= Hough Priory =

Hough Priory was a priory in Hough-on-the-Hill, Lincolnshire, England. The manor on which the priory of Hough was afterwards built was granted by Henry I to his abbey of St. Mary de Voto at Cherbourg, for Austin canons. The parent abbey itself at its foundation contained only an abbot and four canons, and the cell having no other endowment than the manor and church of Hough, was intended for the support of a prior with a single chaplain for his companion, to maintain divine service for the soul of the king and his family.

The prior was at first bound to send a fixed sum of money to Cherbourg every year; after the beginning of the Hundred Years' War (1337–1453) this pension was transferred to the Exchequer.
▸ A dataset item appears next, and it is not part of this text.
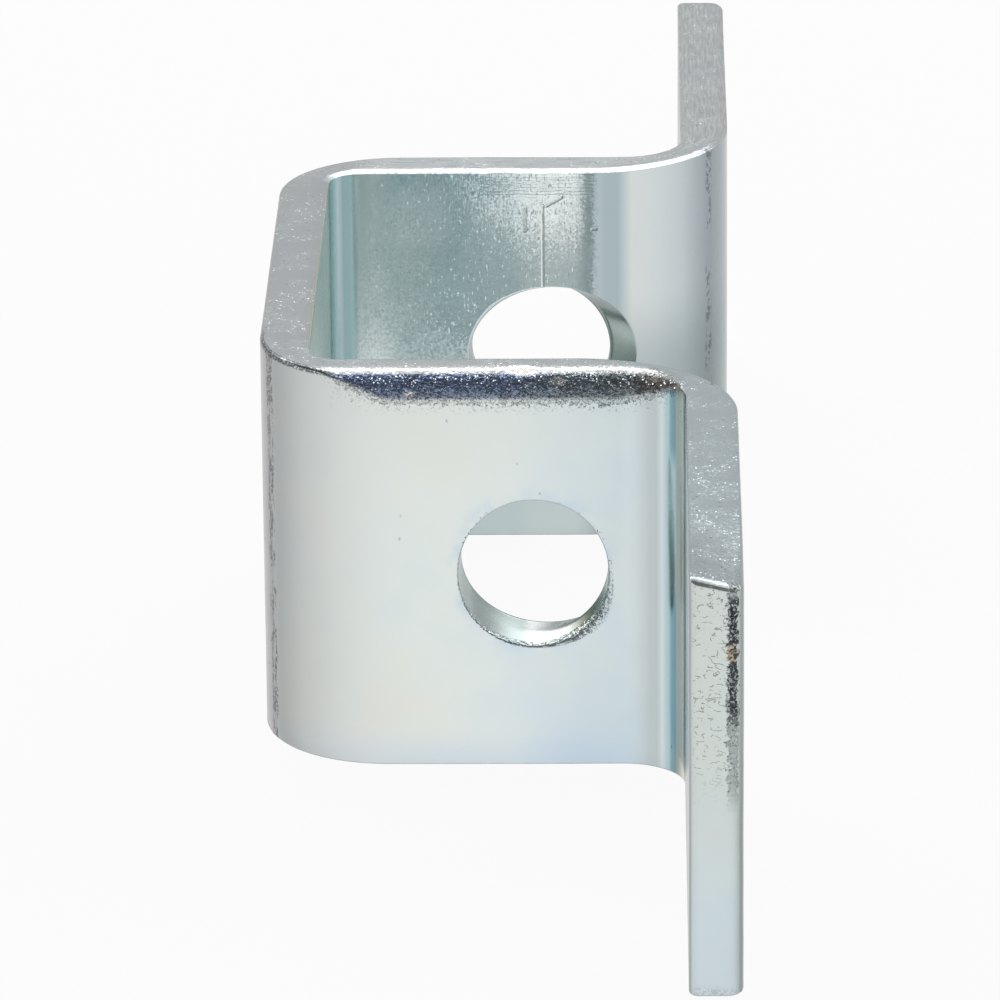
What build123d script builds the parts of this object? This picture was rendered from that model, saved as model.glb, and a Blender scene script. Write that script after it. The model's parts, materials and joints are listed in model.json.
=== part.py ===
"""Zinc-plated steel U bracket, folded from one length of flat bar.

The bar is folded four times into a web, two parallel legs and two flanges.  The
flanges turn outwards in one plane and are bolted to a flat surface.  One punched
hole goes through both legs, on one axis, and takes a pin or bolt.

Frame, in millimetres: Z runs across the width of the bar, and the bracket stands
on its lower cut edge at Z = 0.  X runs from the web to the mounting plane of the
flanges, and Y from flange end to flange end.  X = Y = 0 is the middle of the
footprint.
"""

import os
from math import cos, radians, sin

from build123d import *

# The flat bar
bar_width = 40.0
bar_thickness = 5.0

# The folds
inside_gap = 60.0  # clear distance between the legs
inside_depth = 41.0  # from the web's inner face to the mounting plane
flange_reach = 57.0  # from a leg's outer face to the end of its flange
web_bend_radius = 3.0  # hollow side of the bends beside the web
flange_bend_radius = 6.0  # hollow side of the bends beside the flanges
bend_flattening = 4.3  # how much the round side's radius exceeds hollow side plus bar

# Holes, all punched from the outer face of the bar
pin_hole_diameter = 14.3
pin_hole_setback = 19.5  # from the pin's axis to the mounting plane
bolt_hole_diameter = 14.3
bolt_hole_from_end = 25.0
punch_roll = 0.3  # rounding of the rim where the punch went in

# A pin hole's inner mouth, which the flange's bend pulled along while it formed
mouth_pull = 2.6
mouth_depth = 2.4  # how deep the pulled mouth starts, from the leg's inner face
mouth_inset = 0.1  # how far inside the round hole the rest of the mouth lies

# Edges, rounded by the shear and by tumbling before plating
edge_radius = 0.4  # along both cut sides of the bar
end_front_radius = 0.9  # upright edges of a flange's end, at its front face
end_back_radius = 1.6  # and at its back, in the mounting plane

# The shear's deep roll-over, along the upper outer edge of the near leg
roll_radius = 2.4
roll_turn = 75.0  # degrees that it runs round the flange's bend before it dies out
roll_lift = 0.8  # how far it has lifted out of the metal by then
roll_stations = 6

# Places that follow from the sizes above
half_gap = inside_gap / 2
half_width = half_gap + bar_thickness
half_span = half_width + flange_reach
mounting_x = (inside_depth + bar_thickness) / 2
flange_front_x = mounting_x - bar_thickness
web_x = -mounting_x
web_inner_x = web_x + bar_thickness
mid_height = bar_width / 2
web_round_radius = web_bend_radius + bar_thickness + bend_flattening
flange_round_radius = flange_bend_radius + bar_thickness + bend_flattening
leg_end_x = flange_front_x - flange_bend_radius  # where a leg's outer face starts to bend
pin_hole_x = mounting_x - pin_hole_setback
bolt_hole_y = half_span - bolt_hole_from_end

clear = 1.0  # how far a cutting shape stands out of the metal
same = 1e-4  # places closer than this are one place


def face_line(web_face, leg_face, flange_face, web_radius, flange_radius):
    """One face of the folded bar in plan, from flange end to flange end."""
    corners = [
        (flange_face, -half_span),
        (flange_face, -leg_face),
        (web_face, -leg_face),
        (web_face, leg_face),
        (flange_face, leg_face),
        (flange_face, half_span),
    ]
    return FilletPolyline(*corners, radius=[flange_radius, web_radius, web_radius, flange_radius])


def round_ends(profile, x, radius):
    """Rounds the profile's corners at x, one at each flange end."""
    corners = [v for v in profile.vertices() if abs(abs(v.Y) - half_span) < same]
    return fillet([v for v in corners if abs(v.X - x) < same], radius)


def folded_bar():
    """The bar after folding, with the rounded edges of both cut sides and both ends."""
    outer = face_line(web_x, half_width, flange_front_x, web_round_radius, flange_bend_radius)
    inner = face_line(web_inner_x, half_gap, mounting_x, web_bend_radius, flange_round_radius)
    ends = [Line(outer @ 0, inner @ 0), Line(outer @ 1, inner @ 1)]
    profile = make_face(outer.edges() + inner.edges() + ends)
    profile = round_ends(profile, flange_front_x, end_front_radius)
    profile = round_ends(profile, mounting_x, end_back_radius)
    bar = extrude(profile, bar_width, dir=(0, 0, 1))
    levels = bar.edges().group_by(Axis.Z)
    return fillet(levels[0] + levels[-1], edge_radius)


def roll_section(lift):
    """What the roll-over takes off an upper edge, where local X points into the metal.

    Lifted, it reaches less deep into the corner, which is how the roll-over dies out.
    """
    low = bar_width - roll_radius
    inset = roll_radius * (1 - cos(radians(45)))
    with BuildSketch() as section:
        with BuildLine():
            Polyline(
                (roll_radius, bar_width),
                (roll_radius, bar_width + clear),
                (-clear, bar_width + clear),
                (-clear, low),
                (0, low),
            )
            ThreePointArc((0, low), (inset, bar_width - inset), (roll_radius, bar_width))
        make_face()
    return Pos(-lift, lift) * section.sketch


def leg_roll():
    """The roll-over: straight along the near leg, then round the bend until it dies out."""
    start = Plane((web_x - clear, -half_width, 0), x_dir=(0, 1, 0), z_dir=(1, 0, 0))
    straight = extrude(start * roll_section(0), leg_end_x - web_x + clear)
    bend_centre = Vector(leg_end_x, -half_width - flange_bend_radius, 0)
    sections = []
    for station in range(roll_stations):
        share = station / (roll_stations - 1)
        turn = radians(roll_turn * share)
        into_metal = Vector(sin(turn), cos(turn), 0)
        place = bend_centre + into_metal * flange_bend_radius
        plane = Plane(place, x_dir=into_metal, z_dir=(cos(turn), -sin(turn), 0))
        sections.append(plane * roll_section(roll_lift * share**2))
    return straight + loft(sections)


def pin_hole():
    """The near leg's pin hole: a round hole, pulled towards the flange at its inner mouth."""
    radius = pin_hole_diameter / 2
    to_flange = (1, 0, 0)
    outside = Vector(pin_hole_x, -half_width - clear, mid_height)
    bore = Plane(outside, to_flange, (0, 1, 0)) * extrude(Circle(radius), bar_thickness + 2 * clear)
    mouth_start = Plane(Vector(pin_hole_x, -half_gap - mouth_depth, mid_height), to_flange, (0, 1, 0))
    mouth_length = mouth_depth + clear
    pull = mouth_pull * mouth_length / mouth_depth
    inner_radius = radius - mouth_inset
    root = Circle(inner_radius - mouth_inset)
    rim = Pos(pull / 2, 0, mouth_length) * Ellipse(inner_radius + pull / 2, inner_radius)
    return bore + mouth_start * loft([root, rim])


def bolt_hole():
    """The near flange's bolt hole, in the middle of the bar's width."""
    front = Plane((flange_front_x - clear, -bolt_hole_y, mid_height), z_dir=(1, 0, 0))
    return front * extrude(Circle(bolt_hole_diameter / 2), bar_thickness + 2 * clear)


def punched_rims(bar):
    """The rims of all holes on the bar's outer face, where the punch went in."""
    rims = []
    for rim in bar.edges().filter_by(GeomType.CIRCLE):
        centre = rim.arc_center
        at_leg_face = abs(abs(centre.Y) - half_width) < same and abs(centre.X - pin_hole_x) < same
        at_flange_face = abs(centre.X - flange_front_x) < same and abs(abs(centre.Y) - bolt_hole_y) < same
        if abs(centre.Z - mid_height) < same and (at_leg_face or at_flange_face):
            rims.append(rim)
    return rims


def bracket():
    """The whole bracket, whose halves differ only by the near leg's roll-over."""
    bar = folded_bar() - leg_roll()
    for hole in (pin_hole(), bolt_hole()):
        bar = bar - hole - mirror(hole, about=Plane.XZ)
    return fillet(punched_rims(bar), punch_roll)


os.makedirs("parts", exist_ok=True)
export_step(bracket(), "parts/bracket.step")
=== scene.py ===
"""Zinc-plated U bracket: the plated skin of the folded bar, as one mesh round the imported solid.

The mesh is laid out as the bar was made.  Rows of points follow the bar from flange
end to flange end, and columns go once round its section.  Each hole has its own rings
of points from the flat into the punched rim, down the bore and out at the inner mouth.
Lengths are in millimetres until the mesh is written, which is in metres.
"""

import json
import math
from functools import partial, reduce

import bmesh
import bpy
import numpy as np
from mathutils import Matrix, Vector, noise


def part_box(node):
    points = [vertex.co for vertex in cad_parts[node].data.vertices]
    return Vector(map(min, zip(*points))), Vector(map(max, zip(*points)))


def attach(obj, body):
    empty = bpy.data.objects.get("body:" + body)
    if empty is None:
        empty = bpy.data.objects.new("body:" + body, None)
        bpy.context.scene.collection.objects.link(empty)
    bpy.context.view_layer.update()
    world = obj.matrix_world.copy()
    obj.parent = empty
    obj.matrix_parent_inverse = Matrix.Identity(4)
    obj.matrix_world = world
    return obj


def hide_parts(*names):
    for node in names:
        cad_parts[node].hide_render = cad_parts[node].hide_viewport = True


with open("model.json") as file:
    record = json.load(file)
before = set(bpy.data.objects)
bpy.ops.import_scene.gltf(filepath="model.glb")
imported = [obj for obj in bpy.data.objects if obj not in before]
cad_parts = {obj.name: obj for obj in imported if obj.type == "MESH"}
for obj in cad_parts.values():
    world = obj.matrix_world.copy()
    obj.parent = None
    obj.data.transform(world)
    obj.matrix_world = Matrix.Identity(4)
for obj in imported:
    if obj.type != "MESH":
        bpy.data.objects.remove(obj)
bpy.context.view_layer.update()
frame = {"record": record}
scene = bpy.context.scene

MM = 0.001
low, high = (np.array(corner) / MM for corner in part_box("bracket"))
mounts = {mount["name"]: mount for mount in frame["record"]["mounts"]}

# The bar and its folds
WEB_X = low[0]
MOUNTING_X = high[0]
HALF_SPAN = high[1]
BAR_WIDTH = high[2]
MID_HEIGHT = BAR_WIDTH / 2
BAR_THICKNESS = 5.0
HALF_WIDTH = 35.0
HALF_GAP = HALF_WIDTH - BAR_THICKNESS
FLANGE_X = MOUNTING_X - BAR_THICKNESS
WEB_INNER_X = WEB_X + BAR_THICKNESS
HOLLOW_FLANGE_BEND = 6.0
ROUND_FLANGE_BEND = 15.3
HOLLOW_WEB_BEND = 3.0
ROUND_WEB_BEND = 12.3
END_FRONT_CORNER = 0.9
END_BACK_CORNER = 1.6
EDGE_ROUND = 0.3
EDGE_HOLD = 0.06  # a level this close under the upper rounding keeps the flats flat up to it

# The far leg's upper inner edge came out sharper, from this Y on and fully so past the next
SHARP_EDGE_SHARE = 0.88
SHARP_EDGE_FROM, SHARP_EDGE_OVER = 22.0, 6.0

# The shear's roll-over, along the near leg's upper outer edge
ROLL_RADIUS = 2.4
ROLL_TURN = math.radians(75)
ROLL_LIFT = 0.8

# The punched holes
PIN_X = mounts["pin_bore"]["pos_m"][0] / MM
PIN_RADIUS = mounts["pin_bore"]["dims"]["r_mm"]
BOLT_Y = mounts["flange_bolts"]["dims"]["spacing_x_mm"] / 2
BOLT_RADIUS = mounts["flange_bolts"]["dims"]["hole_r_mm"]
PUNCH_ROLL = 0.3
MOUTH_PULL = 2.6
MOUTH_DEPTH = 2.4
PIN_MOUTH_OPENING = 0.22
BOLT_MOUTH_OPENING = 0.12

# The near pin hole tore: its rim is rolled deeper low on its flange side, its low side
# starts wider, and its mouth stays inside the round
TORN_ROLL, TORN_EXTRA_ROLL = 0.22, 0.65
TORN_TOWARD = math.radians(222)
TORN_NARROWNESS = 7
NEAR_FLARE = 0.45
NEAR_MOUTH_OPENING = -0.12

# Chips in the roll-over, where pieces knocked together in the plating barrel: centre,
# half lengths, depth
CHIPS = (
    ((2.6, -33.4, 39.9), (1.8, 0.8, 0.8), 0.16),
    ((5.9, -34.4, 39.2), (1.0, 0.6, 0.6), 0.12),
    ((-8.3, -34.9, 38.0), (0.7, 0.5, 0.4), 0.12),
)

# The upper cut face's fall beside its inner edge and beside the near end
INNER_SINK, INNER_SINK_WIDTH = 0.32, 1.3
END_SINK, END_SINK_WIDTH = 0.28, 1.2

# The near end's upper corner: how far its back sags and its front is set back, and over
# how much of the bar each grows
NEAR_END_SAG, NEAR_END_SAG_LENGTH = 0.95, 20.0
NEAR_END_SET_BACK, NEAR_END_SET_BACK_LENGTH = 0.55, 5.0

# Unevenness pressed, sheared or tumbled into the skin: depth, size of one ripple, seed
LONG_WAVES = (0.018, 14.0, 3.1)
SHORT_WAVES = (0.007, 3.2, 7.7)
PEEL = ((0.03, 0.8, 11.0), (0.03, 1.9, 5.0))
RAGGED_EDGE = (0.02, 0.9, 21.0)
END_GRAIN = (0.02, 0.8, 4.0)
TORN_RIM = (0.02, 0.7, 41.0)
END_CRACK_DEPTH, END_CRACK_SIZE, END_CRACK_SEED = 0.05, 2.4, 31.0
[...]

Early in the fourteenth century the assistant chaplain was withdrawn, as the revenue was not sufficient to support two canons any longer, and in 1340, the prior himself was reduced to such straits that he had to beseech Edward III of England for remission of his arrears, amounting to 55 marks. An inquisition of the property was taken in 1349, when it was again found almost impossible to pay the pension appointed. The priory mill had become broken and useless, and nearly all the trees had been cut down; indeed, almost everything of value in the house had been sold to supply the money due to the Exchequer. Most of the chantries founded in the priory church had lapsed, as the prior could not serve them all by himself.

The priory was restored to the abbey of Cherbourg in 1399, but finally granted to the Carthusians of Mountgrace in 1432, (fn. 6) and confirmed to them by Edward IV of England in 1462.

The revenue of the priory was valued in 1388 at £38 8s. 8d.